In a follow-up panel with Scott Edwards, State Conservationist for Missouri, Troy Daniell, State Conservationist for Minnesota, and Eric Hansen, National Program Coordinator, Partnerships for Climate-Smart Commodities, I took the opportunity to dig in with these program facilitators about what steps they are taking to level up their game, what challenges they are facing and how they are building toward the impact that this time will have on the sustainable future of agriculture in our country.  

There was a striking theme in our conversation—one that both made me anxious and hopeful. All of the USDA and NRCS officials spoke of the alarming lack of staff for the agencies, from bottom to top.  

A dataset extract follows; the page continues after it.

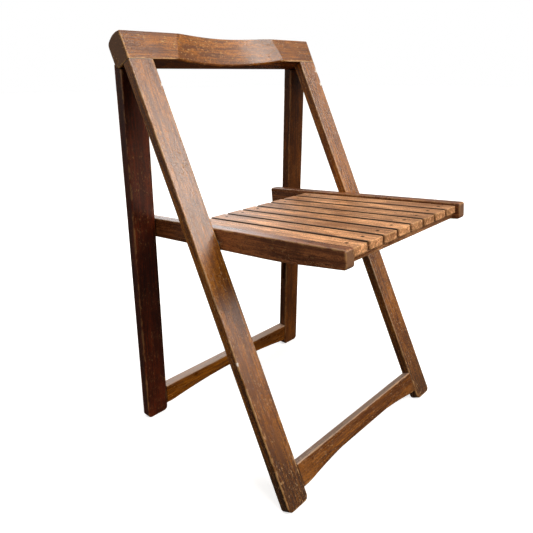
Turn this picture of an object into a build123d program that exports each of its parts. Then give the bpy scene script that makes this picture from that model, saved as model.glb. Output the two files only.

“The resource concern that I’m most worried about is delivering and meeting these expectations,” Edwards said. “We have always had more demand for our programs than we’ve been able to deliver, so with all of the additional dollars and with all the new customers and with all the excitement that’s coming in, how do you manage those expectations and how do you target those funds to address that?”

In response to those concerns, his counterpart in Minnesota told the audience of a program in his state that he hoped would solve this issue for future generations.

“We have a program called Minnesota Ag In the Classroom,” Daniell said. “I started a conversation with them and with our local colleges and universities having conversations about all the things we should be doing to get agriculture curriculum taught to children …They may want to grow up to be a lawyer, but maybe now they’re a lawyer who knows where their food comes from. They are going to be voters, and taxpayers and decision-makers in our communities. So, I think we won’t see the real results for maybe a decade, but we’re already seeing good results in interest.”

More so than ever before in my career, I am encouraged by what I see coming out of USDA and NRCS. Their innovation, collaboration with the private sector and forward-thinking attitudes are what we need to stand alongside the boots on the ground that are accelerating conservation agriculture and ensuring a sustainable future for our industry.  

I believe that Elke said it best in his remarks.

“We can’t get it done alone. We are stronger together.”